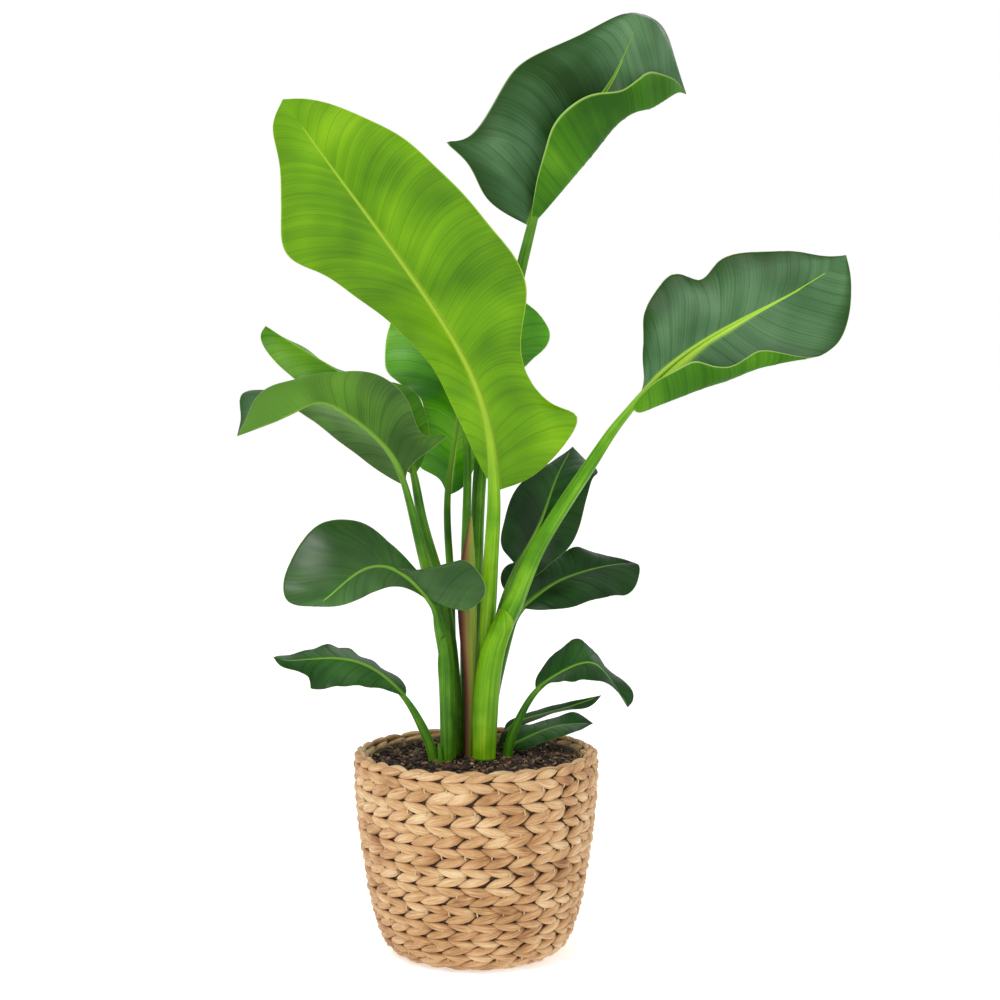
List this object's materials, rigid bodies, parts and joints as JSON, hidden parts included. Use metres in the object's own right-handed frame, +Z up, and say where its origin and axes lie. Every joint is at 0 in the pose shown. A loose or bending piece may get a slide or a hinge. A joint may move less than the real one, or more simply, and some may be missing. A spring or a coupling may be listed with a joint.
{
  "type": "potted bird of paradise",
  "caption": "Potted bird of paradise: broad paddle leaves on long stalks rising from soil in a round woven basket with a rolled rim.",
  "frame": {"origin": "middle of the basket's flat underside, on the basket's axis", "axes": "+Z up along the basket's axis, +X to the right seen from the front, +Y to the back"},
  "size_m": [0.5819, 0.2913, 0.9563],
  "materials": {
    "weave": "dry plaited water hyacinth, matt with a faint sheen",
    "liner": "thin film",
    "soil": "moist bark potting mix, matt",
    "young_leaf": "waxy, half gloss",
    "bright_leaf": "waxy, half gloss",
    "grown_leaf": "waxy, half gloss",
    "low_leaf": "waxy, half gloss",
    "young_stalk": "smooth waxy",
    "stalk": "smooth waxy",
    "sheath": "papery, half dry"
  },
  "bodies": {
    "root": {"basket_wall": "weave", "basket_base": "weave", "basket_liner": "liner", "potting_soil": "soil", "blade_front": "young_leaf", "stalk_front": "young_stalk", "blade_top": "grown_leaf", "stalk_top": "stalk", "blade_centre": "bright_leaf", "stalk_centre": "stalk", "blade_inner": "grown_leaf", "stalk_inner": "stalk", "blade_right": "grown_leaf", "stalk_right": "young_stalk", "blade_arching": "grown_leaf", "stalk_arching": "stalk", "blade_rear_left": "grown_leaf", "stalk_rear_left": "stalk", "blade_twisted": "grown_leaf", "stalk_twisted": "stalk", "blade_low_left": "low_leaf", "stalk_low_left": "stalk", "blade_low_right": "low_leaf", "stalk_low_right": "stalk", "blade_low_broad": "low_leaf", "stalk_low_broad": "stalk", "blade_low_narrow": "low_leaf", "stalk_low_narrow": "stalk", "blade_mid_right": "low_leaf", "stalk_mid_right": "stalk", "blade_mid_lower": "low_leaf", "stalk_mid_lower": "stalk", "new_leaf_sheath": "sheath", "sprout": "stalk"}
  },
  "joints": []
}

Set problem:
Lines that hold the word "bodies" are the ones to return, every one of them.

Task response:
List this object's materials, rigid bodies, parts and joints as JSON, hidden parts included. Use metres in the object's own right-handed frame, +Z up, and say where its origin and axes lie. Every joint is at 0 in the pose shown. A loose or bending piece may get a slide or a hinge. A joint may move less than the real one, or more simply, and some may be missing. A spring or a coupling may be listed with a joint.
  "bodies": {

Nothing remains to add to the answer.